From the listing below, pull out all lines with "True" in them.
━━ Dataset excerpt
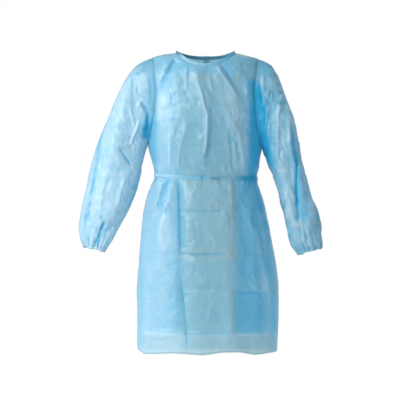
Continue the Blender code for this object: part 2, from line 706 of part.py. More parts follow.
def add_knots():
    """The knots of the belt and of the neck ties, on the centre back."""
    zero = np.zeros(1)
    belt_z = BELT_TOP_Z - BELT_HEIGHT / 2
    belt_y = torso_points(zero, zero + belt_z, "back", zero)[0, 1] + BELT_CLEAR + WALL
    centre_y = belt_y + SEAM_GAP + WAIST_KNOT[1] / 2
    add_knot("belt_knot", WAIST_KNOT, (0, centre_y, belt_z))
    neck_z = NECK_Z - BACK_NECK_DROP + BINDING_HEIGHT / 2
    neck_y = torso_points(zero, zero + NECK_Z - BACK_NECK_DROP, "back", zero)[0, 1] + BINDING_PROUD
    centre_y = neck_y + SEAM_GAP + NECK_KNOT[1] / 2
    add_knot("neck_knot", NECK_KNOT, (0, centre_y, neck_z))


def build():
    for obj in list(bpy.data.objects):
        bpy.data.objects.remove(obj)
    front = front_grid()
    back_left, _ = back_grid("left")
    back_right, back_right_level = back_grid("right")
    rings = armhole_rings(front, back_left, back_right)
    belt = belt_grid(front, back_left, back_right_level)
    sheets = [
        grid_sheet("front_panel", front),
        grid_sheet("back_panel_left", back_left),
        grid_sheet("back_panel_right", back_right[:, ::-1]),
        sleeve_sheet("left", rings["left"]),
        sleeve_sheet("right", rings["right"]),
        cuff_sheet("left"),
        cuff_sheet("right"),
        grid_sheet(
            "neck_binding",
            binding_grid(front, back_left, back_right),
            TRIM,
            BINDING_PROUD,
            BINDING_WALL,
        ),
        grid_sheet("belt", belt, TRIM, BELT_CLEAR + WALL, WALL, closed=True),
    ]
    sheets += [grid_sheet(strip.name, strip_grid(strip), TRIM, WALL) for strip in STRIPS]
    meshes = [open_mesh(sheet) for sheet in sheets]
    meeting = meeting_normals(meshes)
    for sheet, mesh in zip(sheets, meshes):
        add_wall(sheet, mesh, meeting)
        mesh.free()
    add_knots()


build()
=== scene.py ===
import math

import bpy
import numpy as np
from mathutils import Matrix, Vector


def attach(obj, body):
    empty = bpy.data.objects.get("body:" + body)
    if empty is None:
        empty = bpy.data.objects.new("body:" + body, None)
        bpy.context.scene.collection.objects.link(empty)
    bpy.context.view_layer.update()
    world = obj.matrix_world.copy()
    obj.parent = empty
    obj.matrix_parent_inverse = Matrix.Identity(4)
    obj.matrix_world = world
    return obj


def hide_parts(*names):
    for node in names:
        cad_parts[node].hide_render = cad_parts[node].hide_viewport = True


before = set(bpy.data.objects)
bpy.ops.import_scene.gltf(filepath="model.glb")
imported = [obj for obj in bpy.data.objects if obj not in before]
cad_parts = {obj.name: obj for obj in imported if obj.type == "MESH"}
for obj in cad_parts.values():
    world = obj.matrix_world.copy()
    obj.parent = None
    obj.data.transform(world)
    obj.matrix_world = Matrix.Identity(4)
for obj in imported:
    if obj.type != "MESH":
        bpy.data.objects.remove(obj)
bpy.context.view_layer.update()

# The gown faces -Y and +X is the viewer's right. The origin is midway between the two neck points,
# and "left" and "right" are the viewer's. Lengths are in metres, and in the tables whose comment
# says mm in millimetres.

view = {
    "distance": 8.00,
    "centreX": -0.0248,
    "centreZ": -0.5654,
    "widthSeen": 1.528,
    "sensor": 36.0,
    "farthest": 100,
}
studio = {
    "floorZ": -1.66,
    "floorRadius": 2.6,
    "floorCorners": 96,
    "floorColour": (0.95, 0.955, 0.96),
    "floorRoughness": 0.8,
    "skyColour": (1.0, 1.0, 1.0),
    "skyStrength": 1.0,
    "skyDim": 0.42,
    "skyDimTowards": (0.55, -0.80, 0.10),
    "skyDimFrom": -0.15,
    "skyDimFull": 0.75,
    "keyPower": 118,
    "keyPlace": (-2.6, -2.2, 1.0),
    "keySize": 1.6,
    "keyColour": (1.0, 0.99, 0.97),
    "fillPower": 18,
    "fillPlace": (2.4, -3.0, 0.4),
    "fillSize": 2.2,
    "fillColour": (1.0, 1.0, 1.0),
    "aim": (0.0, 0.0, -0.55),
}


# Sets a shader node's values by name, and links those that are another node's output.
def setNode(tree, node, **values):
    for name, value in values.items():
        if hasattr(node, name):
            setattr(node, name, value)
            continue
        socket = node.inputs[name.replace("_", " ")]
        if isinstance(value, bpy.types.NodeSocket):
            tree.links.new(value, socket)
        else:
            socket.default_value = (*value, 1) if socket.type == "RGBA" else value
    return node


def addNode(tree, kind, **values):
    return setNode(tree, tree.nodes.new(kind), **values)


def newMaterial(name):
    material = bpy.data.materials.new(name)
    material.use_nodes = True
    return material, material.node_tree


def addCamera():
    data = bpy.data.cameras.new("camera")
    data.sensor_width = view["sensor"]
    data.lens = view["sensor"] * view["distance"] / view["widthSeen"]
    data.clip_end = view["farthest"]
    eye = bpy.data.objects.new("camera", data)
    eye.location = (view["centreX"], -view["distance"], view["centreZ"])
    eye.rotation_euler = (math.radians(90), 0, 0)
    bpy.context.collection.objects.link(eye)
    bpy.context.scene.camera = eye


def addLamp(name):
    data = bpy.data.lights.new(name, "AREA")
    data.energy = studio[f"{name}Power"]
    data.size = studio[f"{name}Size"]
    data.color = studio[f"{name}Colour"]
    lamp = bpy.data.objects.new(name, data)
    lamp.location = studio[f"{name}Place"]
    lamp.rotation_euler = (Vector(studio["aim"]) - lamp.location).to_track_quat("-Z", "Y").to_euler()
    bpy.context.collection.objects.link(lamp)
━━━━
» **In response**
        grid_sheet("belt", belt, TRIM, BELT_CLEAR + WALL, WALL, closed=True),
        cad_parts[node].hide_render = cad_parts[node].hide_viewport = True
    material.use_nodes = True